Le epidemie di intensità estrema sono più frequenti di quanto ci si potrebbe attendere. A dirlo è lo studio “Intensity and frequency of extreme novel epidemics”, pubblicato su PNAS. Secondo gli esperti, ogni persona ha il 38% di probabilità di fronteggiare nel corso della sua vita una pandemia simile al Covid-19. Percentuale che, nel corso dei prossimi decenni, raggiungerà l’80%.
Il confronto tra Covid-19 e le epidemie passate
La ricerca è stata condotta dal professor Marco Marani del Dipartimento Ingegneria Civile, Edile e Ambientale (ICEA) dell’Università di Padova. Al suo fianco, Anthony Parolari (Marquette University), Gaby Katul e William Pan (Duke University). Insieme, il team ha analizzato un dataset globale di grandi epidemie storiche che copre circa quattro secoli (1600-2020). Una quantità di dati enorme, per provare a rispondere a ciò che il futuro porterà.
Il dataset generato contiene dati e numeri di 500 epidemie storiche, causate da vaiolo, peste, colera e virus influenzali. Tra di esse, l’epidemia di proporzioni maggiori, che ha causato il maggior numero di morti l’anno, è ad oggi l’Influenza Spagnola: i decessi accertati sono 30 milioni, ma c’è chi sostiene abbiano raggiunto i 100, tra il 1918 e il 1920. All’epoca, si trattava dell’1,7% della popolazione mondiale (5.7 per mille/anno).

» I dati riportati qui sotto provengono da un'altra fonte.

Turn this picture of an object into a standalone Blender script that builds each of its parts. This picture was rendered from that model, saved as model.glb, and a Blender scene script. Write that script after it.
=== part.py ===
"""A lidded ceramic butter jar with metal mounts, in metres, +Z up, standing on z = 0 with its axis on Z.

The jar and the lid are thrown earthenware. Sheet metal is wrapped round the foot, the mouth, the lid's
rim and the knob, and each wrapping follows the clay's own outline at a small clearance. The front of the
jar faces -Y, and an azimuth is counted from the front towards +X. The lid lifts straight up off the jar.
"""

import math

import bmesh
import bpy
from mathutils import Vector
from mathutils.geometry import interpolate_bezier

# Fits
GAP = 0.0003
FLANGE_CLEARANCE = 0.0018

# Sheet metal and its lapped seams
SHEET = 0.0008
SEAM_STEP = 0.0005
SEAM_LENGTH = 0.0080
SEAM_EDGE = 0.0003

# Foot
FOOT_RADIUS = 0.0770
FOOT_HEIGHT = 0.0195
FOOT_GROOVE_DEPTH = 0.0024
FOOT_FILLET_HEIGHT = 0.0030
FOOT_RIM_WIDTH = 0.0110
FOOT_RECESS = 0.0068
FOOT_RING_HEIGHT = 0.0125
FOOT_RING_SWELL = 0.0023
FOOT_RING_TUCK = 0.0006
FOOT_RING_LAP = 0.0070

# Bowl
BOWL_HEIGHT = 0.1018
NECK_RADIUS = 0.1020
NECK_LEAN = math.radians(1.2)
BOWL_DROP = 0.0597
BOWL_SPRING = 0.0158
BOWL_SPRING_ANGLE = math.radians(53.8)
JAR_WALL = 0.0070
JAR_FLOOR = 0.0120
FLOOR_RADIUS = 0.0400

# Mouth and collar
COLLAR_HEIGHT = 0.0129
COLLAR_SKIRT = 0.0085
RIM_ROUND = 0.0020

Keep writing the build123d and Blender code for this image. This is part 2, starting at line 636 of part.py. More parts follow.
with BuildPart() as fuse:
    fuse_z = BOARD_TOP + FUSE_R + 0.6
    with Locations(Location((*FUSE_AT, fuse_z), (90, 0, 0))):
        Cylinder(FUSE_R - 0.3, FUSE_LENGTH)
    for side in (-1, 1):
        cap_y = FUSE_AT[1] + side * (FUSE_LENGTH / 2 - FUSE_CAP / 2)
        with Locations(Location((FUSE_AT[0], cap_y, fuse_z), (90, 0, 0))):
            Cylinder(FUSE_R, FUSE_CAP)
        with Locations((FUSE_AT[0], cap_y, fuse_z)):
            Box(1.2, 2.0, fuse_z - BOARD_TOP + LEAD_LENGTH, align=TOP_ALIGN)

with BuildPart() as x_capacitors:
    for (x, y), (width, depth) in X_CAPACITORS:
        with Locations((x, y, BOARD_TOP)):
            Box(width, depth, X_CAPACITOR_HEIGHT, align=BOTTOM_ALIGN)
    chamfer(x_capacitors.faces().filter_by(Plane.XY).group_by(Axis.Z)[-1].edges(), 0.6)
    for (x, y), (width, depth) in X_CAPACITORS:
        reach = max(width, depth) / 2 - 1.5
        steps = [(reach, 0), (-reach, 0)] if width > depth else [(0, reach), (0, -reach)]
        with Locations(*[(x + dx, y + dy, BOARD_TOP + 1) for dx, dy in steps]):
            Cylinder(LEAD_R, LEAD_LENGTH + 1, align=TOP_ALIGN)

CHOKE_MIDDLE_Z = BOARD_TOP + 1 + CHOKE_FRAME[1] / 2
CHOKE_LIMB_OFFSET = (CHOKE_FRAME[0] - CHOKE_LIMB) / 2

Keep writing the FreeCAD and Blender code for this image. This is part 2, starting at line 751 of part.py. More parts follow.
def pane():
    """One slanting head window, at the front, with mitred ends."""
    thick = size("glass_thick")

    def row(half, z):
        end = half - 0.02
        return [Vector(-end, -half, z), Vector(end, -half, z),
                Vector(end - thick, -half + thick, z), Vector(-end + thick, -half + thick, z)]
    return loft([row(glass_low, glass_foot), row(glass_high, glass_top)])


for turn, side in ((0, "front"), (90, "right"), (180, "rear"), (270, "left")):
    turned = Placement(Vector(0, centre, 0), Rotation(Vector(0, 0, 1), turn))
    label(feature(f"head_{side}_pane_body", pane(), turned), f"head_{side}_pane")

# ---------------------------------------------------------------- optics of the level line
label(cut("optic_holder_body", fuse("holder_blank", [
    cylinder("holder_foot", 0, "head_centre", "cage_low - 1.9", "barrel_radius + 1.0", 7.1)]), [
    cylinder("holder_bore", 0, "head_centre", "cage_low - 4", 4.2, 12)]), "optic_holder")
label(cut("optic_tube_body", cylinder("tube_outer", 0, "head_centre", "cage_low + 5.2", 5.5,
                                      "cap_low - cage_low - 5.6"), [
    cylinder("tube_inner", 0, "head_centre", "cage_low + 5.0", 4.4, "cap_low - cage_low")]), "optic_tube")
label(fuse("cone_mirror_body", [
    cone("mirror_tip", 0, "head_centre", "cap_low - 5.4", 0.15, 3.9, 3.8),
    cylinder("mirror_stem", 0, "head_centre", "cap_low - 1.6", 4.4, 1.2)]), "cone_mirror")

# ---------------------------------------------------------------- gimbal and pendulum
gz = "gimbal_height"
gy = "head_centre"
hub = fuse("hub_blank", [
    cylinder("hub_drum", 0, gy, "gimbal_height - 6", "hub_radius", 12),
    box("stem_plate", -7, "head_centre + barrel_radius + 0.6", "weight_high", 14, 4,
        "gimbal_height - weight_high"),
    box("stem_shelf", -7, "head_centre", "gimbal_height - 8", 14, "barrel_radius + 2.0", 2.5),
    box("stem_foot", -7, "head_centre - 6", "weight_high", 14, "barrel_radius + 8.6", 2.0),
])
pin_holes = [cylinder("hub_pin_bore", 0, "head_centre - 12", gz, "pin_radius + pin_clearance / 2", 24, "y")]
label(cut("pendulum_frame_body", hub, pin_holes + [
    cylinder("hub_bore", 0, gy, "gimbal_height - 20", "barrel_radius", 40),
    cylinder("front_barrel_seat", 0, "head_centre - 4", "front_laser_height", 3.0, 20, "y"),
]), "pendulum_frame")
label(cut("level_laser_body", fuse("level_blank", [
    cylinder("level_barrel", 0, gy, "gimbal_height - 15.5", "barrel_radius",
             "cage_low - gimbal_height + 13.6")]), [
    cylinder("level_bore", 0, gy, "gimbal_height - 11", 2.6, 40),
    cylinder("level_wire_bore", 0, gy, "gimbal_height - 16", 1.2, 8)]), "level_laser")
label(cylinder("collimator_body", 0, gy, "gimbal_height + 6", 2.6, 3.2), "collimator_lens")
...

“In confronto alle precedenti epidemie, l’epidemia di Covid-19 conta al momento circa 3.5 milioni di vittime (dati ECDC di luglio 2021), con una intensità di circa lo 0.3 per mille/anno. Date queste proporzioni c’è da stupirsi che si sia persa così rapidamente memoria di un evento epocale come quello dell’Influenza Spagnola, circa 20 volte più intenso dell’epidemia che stiamo vivendo. Se la memoria collettiva fosse stata più presente forse non saremmo forse stati così impreparati alla gestione di questo evento” ha commentato il professor Marani.

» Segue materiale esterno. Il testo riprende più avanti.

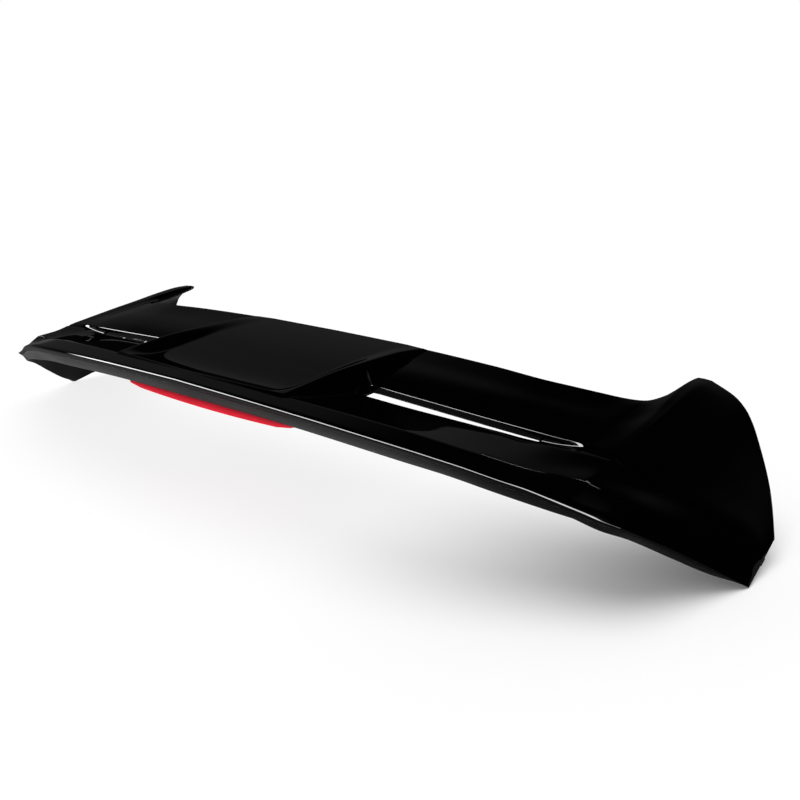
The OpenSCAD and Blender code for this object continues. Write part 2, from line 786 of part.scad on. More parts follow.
upper_shell();
lower_shell();
stud_front_left();
stud_front_right();
stud_rear_left();
stud_rear_right();
seal_front_left();
seal_front_right();
seal_rear_left();
seal_rear_right();
lamp_lens();
lamp_housing();
lamp_reflector();
lamp_board();
lamp_leds();
lamp_gasket();
lamp_socket();
lamp_pins();
lamp_screw_left();
lamp_screw_right();
tape_front();
tape_left();
tape_right();
clip_left();
clip_right();
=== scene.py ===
"""Slotted rear roof spoiler in gloss black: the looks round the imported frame.

Metres, +X to the right end, +Y towards the front of the car, +Z up.
The origin is the centre of the fixing studs.
"""

import json
import logging
import math
from dataclasses import dataclass, field
from enum import Enum

import bmesh
import bpy
import numpy as np
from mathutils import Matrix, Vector


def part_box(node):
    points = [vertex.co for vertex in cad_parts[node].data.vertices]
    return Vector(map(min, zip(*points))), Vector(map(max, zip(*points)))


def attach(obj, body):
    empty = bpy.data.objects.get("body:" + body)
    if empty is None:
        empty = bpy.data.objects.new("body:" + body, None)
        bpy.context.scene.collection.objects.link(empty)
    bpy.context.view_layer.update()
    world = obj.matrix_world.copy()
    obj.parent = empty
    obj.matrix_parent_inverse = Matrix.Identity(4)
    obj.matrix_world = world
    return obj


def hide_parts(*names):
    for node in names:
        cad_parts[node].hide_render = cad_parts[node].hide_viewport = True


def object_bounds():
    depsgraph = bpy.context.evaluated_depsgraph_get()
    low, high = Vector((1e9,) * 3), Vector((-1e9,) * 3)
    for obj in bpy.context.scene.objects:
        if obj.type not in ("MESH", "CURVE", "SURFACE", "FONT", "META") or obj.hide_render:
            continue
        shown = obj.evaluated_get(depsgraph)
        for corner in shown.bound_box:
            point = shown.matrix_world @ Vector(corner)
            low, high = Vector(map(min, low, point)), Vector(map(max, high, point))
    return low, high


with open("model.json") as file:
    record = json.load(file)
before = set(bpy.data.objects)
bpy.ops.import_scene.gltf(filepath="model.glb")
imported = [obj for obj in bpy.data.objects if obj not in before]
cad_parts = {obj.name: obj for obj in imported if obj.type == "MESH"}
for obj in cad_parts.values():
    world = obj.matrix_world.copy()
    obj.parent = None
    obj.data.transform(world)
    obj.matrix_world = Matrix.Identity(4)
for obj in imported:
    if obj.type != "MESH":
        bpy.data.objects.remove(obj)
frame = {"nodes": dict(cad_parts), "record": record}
CAD_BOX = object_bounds()
LOG = logging.getLogger("spoiler")

MM = 0.001
ORIGIN = np.array([0.0, -22.0, -CAD_BOX[0][2] / MM])

Row = tuple[float, ...]
Faces = list[tuple[int, ...]]
Solid = tuple[list[Row], Faces]


def box_mm(node: str) -> tuple[np.ndarray, np.ndarray]:
    """Lowest and highest corners of a CAD node, in millimetres."""
    low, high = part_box(node)
    return np.array(low) / MM, np.array(high) / MM


def foot(low: np.ndarray, high: np.ndarray) -> Row:
    """Middle of a box in plan, at the height of the origin."""
    return (low[0] + high[0]) / 2, (low[1] + high[1]) / 2, 0


def tube_faces(rings: int, n: int, start: int = 0) -> Faces:
    """Faces between closed rings of n points each, whose numbers begin at start."""
    return [
        tuple(start + j * n + m for j, m in ((i, k), (i, (k + 1) % n), (i + 1, (k + 1) % n), (i + 1, k)))
        for i in range(rings - 1) for k in range(n)
    ]


def closed_faces(rings: int, n: int) -> Faces:
    """The same faces with a flat one at each end."""
    return tube_faces(rings, n) + [tuple(range(n))[::-1], tuple((rings - 1) * n + k for k in range(n))]


def mix(a: np.ndarray, b: np.ndarray, t: np.ndarray) -> np.ndarray:
    """Blend from a to b by t."""
    return a + (b - a) * t


def ease(t: np.ndarray) -> np.ndarray:
    """Smooth step from 0 to 1."""
    c = np.clip(t, 0.0, 1.0)
    return c * c * (3.0 - 2.0 * c)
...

La frequenza e la causa delle epidemie
Analizzando questo nuovo set di dati, e utilizzando alcuni strumenti statistici recentemente sviluppati dal suo gruppo di ricerca, il team ha scoperto che la frequenza con cui le epidemie globali si verificano è molto variabile nei secoli, ma che la distribuzione di probabilità della loro intensità ha una forma generale, che non dipende dall’epoca né dal tipo di malattia.
Cosa ci dice questo dato? Che le epidemie estreme, quelle di cui la memoria personale diretta tende a perdersi (per esempio sono ormai pochi i testimoni diretti dell’epidemia di Spagnola ancora viventi) sono più frequenti di quanto si può intuitivamente pensare.
La probabilità di vivere un’epidemia come quella del Covid-19 era, per la popolazione nata attorno all’anno 2000, di circa il 38%: una probabilità che avrebbe dovuto indurre una maggior preparazione a livello medico e sociale.
La frequenza con cui le nuove malattie epidemiche emergono dalle riserve in animali selvatici è aumentata negli ultimi decenni a causa dei cambiamenti ambientali causati dall’uomo. Questo aumento implica che la probabilità di osservare epidemie estreme potrebbe raddoppiare nel corso dei prossimi decenni
Questo afferma Marani, sottolineando come la società in generale sia impreparata di fronte ad epidemie che potrebbero rivelarsi catastrofiche e che sono tutt’altro che improbabili.